The Lebanese government has allowed the release of Steven Spielberg's latest film, "The Post," overturning a ban by the General Security authority, a ministry said Wednesday.
The security body had on Monday announced it was banning the Hollywood thriller to comply with an Arab League boycott targeting supporters of Israel.
In a rare move, the interior ministry chose not to sign off on the decision by General Security, which in addition to controlling Lebanon's borders, is responsible for censoring films, plays, and books.
In a statement, it said Interior Minister Nohad Mashnouk "sees no objection to the broadcast of the film," which "has no connection with Lebanon, or to the conflict with the Israeli enemy."
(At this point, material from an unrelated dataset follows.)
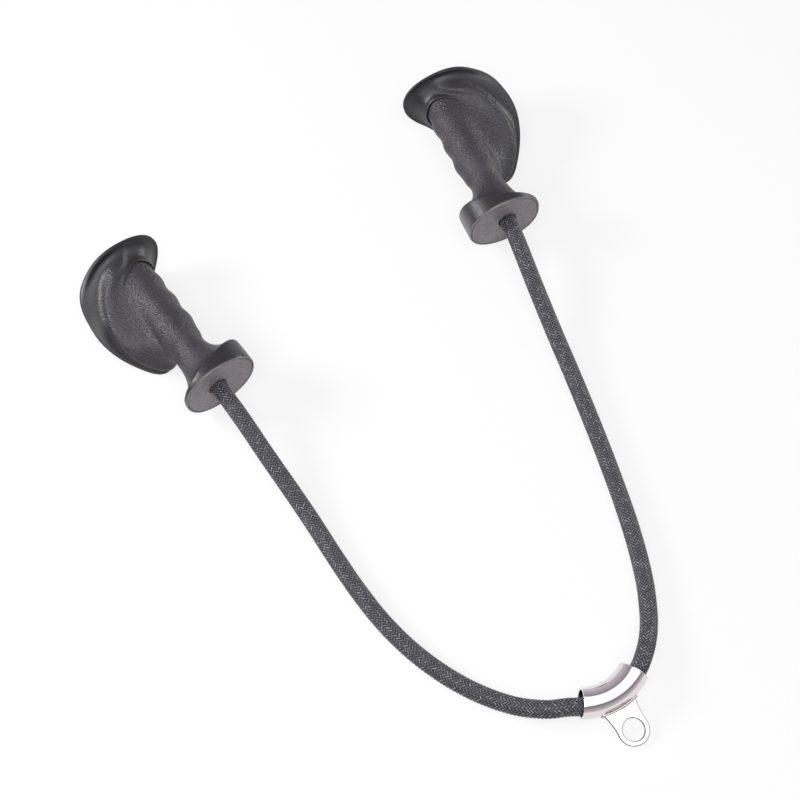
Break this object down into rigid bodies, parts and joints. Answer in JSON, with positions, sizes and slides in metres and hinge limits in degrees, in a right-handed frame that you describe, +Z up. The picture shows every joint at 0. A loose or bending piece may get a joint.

The company distributing the film in Lebanon confirmed that the film, starring Meryl Streep and Tom Hanks, would be released in cinemas in Beirut and elsewhere on Thursday.
The acclaimed production tells the behind-the-scenes story of the 1971 publication by The Washington Post of the Pentagon Papers, which exposed the lies behind U.S. involvement in the Vietnam War.
Lebanon is divided on the boycott-driven bans, with some welcoming them as a bulwark against the "cultural normalization" of Israel's occupation.
Banned films can often be found in bootleg movie shops across the country for as little as one dollar, and even blacklisted books can sometimes be found in regular bookstores.